I continue to stand by that view. That I loved Intimations is just a testament to the fact that Zadie Smith did not set out to write the pandemic book — the short collection of essays just set out what she was thinking and seeing in the world around her, a world which just so happens to be dealing with an outbreak of a deadly disease. There’s no attempt to draw wide-reaching conclusions here, just a frank outpouring of one person’s intimate reflections.

Smith’s writing is always a breath of calm, which is needed now more than ever. An astute observer, the portraits of everyday life she creates in her fiction or her essays are always richly real. She doesn’t need to force a point home to the reader and the worlds she captures always speak for themselves without authorial interventions. Just seeing all the aspects of the fabric of our lives that have changed articulated so clearly can be incredibly comforting in helping us come to terms with our reality in our own way

For Esme-With Love and Squalor — Chantal Joffe

(Arnolfini)

Whilst being stuck at home would hamper many an artist’s work, this exhibition of the London-based painter’s works showed her making most of the, at time forced, intimacy of the home. The majority of the paintings are either portraits of the painter’s daughter, Esme, or of herself. In both cases, Joffe’s deep knowledge of the body is evident.

Joffe tends to paint quickly, covering her canvas in broad, thick daubs of colour and many of the paintings have a sense of domestic rushing to them — as though Joffe or her daughter are restless, trying to get the painting done with as they’re running late for something. Underneath all that, however, it is clear that there is a deep love for her daughter. As with a kiss on the cheek before leaving the house, the paintings may be done quickly, but the affection in each is not lost on the viewer.

The flip side of Joffe’s warmth for her daughter lie in her self-portraits, where she lets the weights of parenthood drag her own image down. With an unflinching honesty that resembles Lucian Freud (though he never turned his eye onto himself in quite the same way Joffe does) she paints the stresses and anxieties of family life onto herself. Everything that her maternal eye had hidden in the portraits of Esme are brought to light in those of Joffe herself.

This contrast between a parent’s loving vision of her child and her considerably harsher self-perception made for a remarkably moving depiction of what our parents go through for our sakes and how they seek to hide it from us.

Cook, Eat, Repeat — Nigella Lawson

(BBC)

Like Joffe, Nigella has always done her best work in familiar surroundings. She hasn’t branched out into running restaurants or used ultra high-tech gadgets and (for the most part) particularly rare ingredients. Her work avoids gimmicks like being doable in a certain time or only needing one pot. She is a home cook who cooks, more than anything, out of the love of cooking.

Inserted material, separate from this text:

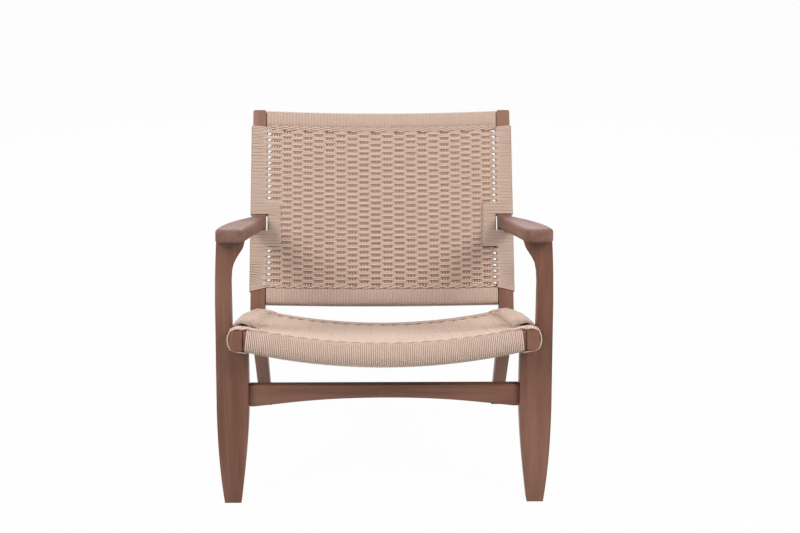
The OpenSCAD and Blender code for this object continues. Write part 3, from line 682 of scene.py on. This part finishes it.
class Weave:
    """Basket weave on a bow: doubled wefts go over and under columns of four warps, turn about.

    A row coordinate counts the doubled wefts; bend gives how far a row strays along the surface
    at a place across, where the whole width is -1 to 1. Each cloth adds edge, a weft's way from a loop
    to the field, and warp_parts, the pieces of a warp.
    """

    # How far wefts and warps leave the middle of the cloth, how much fuller they are than wound cord,
    # and how unevenly the wefts lie.
    OVER, UNDER, FULLER, WANDER = 0.0022, 0.0009, 0.0003, 0.00012
    # A weft's points in each column, and how far out it is there.
    SHARES, CROWN = np.array([0.0, 0.14, 0.5, 0.86]), np.array([0.0, 0.90, 1.0, 0.90])
    COLUMNS, WARPS = 20, 4
    TWINE_DEPTH, TWINE_RISE = 0.0021, 0.0020

    def __init__(self, bow, half, start, end, rows, tuck):
        self.bow, self.half, self.rows = bow, half, rows
        self.start, self.end, self.tuck = start, end, tuck
        self.pitch = (end - start) / rows

    def across(self, xi, along):
        """Distance from the middle; the columns are a little wider there."""
        return (xi + 0.025 * np.sin(math.pi * xi)) * self.half(along)

    def bend(self, xi, row):
        return 0.0006 * np.sin(7 * xi + 2.0 * np.sin(0.2 * row)) * (1 - np.square(xi))

    def place(self, xi, row):
        """Distance along the surface."""
        return self.start + self.pitch * row + self.bend(xi, row)

    def cords(self, extra=0):
        """Row coordinates of the wefts, two to a row, with some rows more below and above the field."""
        return np.arange(-2 * extra, 2 * (self.rows + extra)) / 2 + 0.25

    def passes_over(self, column, row):
        return (column + np.floor(row)) % 2 == 0

    def trim(self, row):
        """How many columns a weft lacks at each end."""
        return 0

    def weft(self, row):
        """A weft's way through the columns: across, depth, along."""
        trim = self.trim(row)
        column = np.arange(trim, self.COLUMNS - trim)
        over = np.where(self.passes_over(column, row), -1.0, 1.0)
        share = np.append((column[:, None] + self.SHARES).ravel(), self.COLUMNS - trim)
        depth = np.append((over[:, None] * self.CROWN).ravel(), 0.0) * self.OVER
        depth[0] = depth[-1] = 0.7 * over[0] * self.OVER
        xi = 2 * share / self.COLUMNS - 1
        along = self.place(xi, row)
        return self.across(xi, along), depth, along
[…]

All this has made her latest series Cook, Eat, Repeat, the perfect tonic to sit back with after a long day. Mercifully, she doesn’t address the coronavirus directly but it’s clear that thought has gone into adapting the cooking show format to suit our reality more appropriately: there are no showstopper meals or scenes of big family gatherings (we only ever see Nigella herself) and a lot of the recipes only make enough for one. It prevents the viewing experience from being jarring without directly introducing the pandemic into our domestic escapism.

BBC

The recipes themselves range from multiple-hour undertakings to something as simple as a steak and sauce. I’m a vegeterian so with the latter, it’s not a case of cooking (and eating) along. The real pleasure of the show lies less in the cooking and, as always with Nigella, in the story she constructs around each meal. Small things like taking us into the pantry to pick out some ingredients or sitting on the stairs with a box of liquorice give the whole show the intimacy of a dinner party with two best friends.

In a year when it hasn’t been possible to go over to an old friend’s for a relaxed catch up over dinner, this is the best approximation to that feeling possible. Inject it into my veins.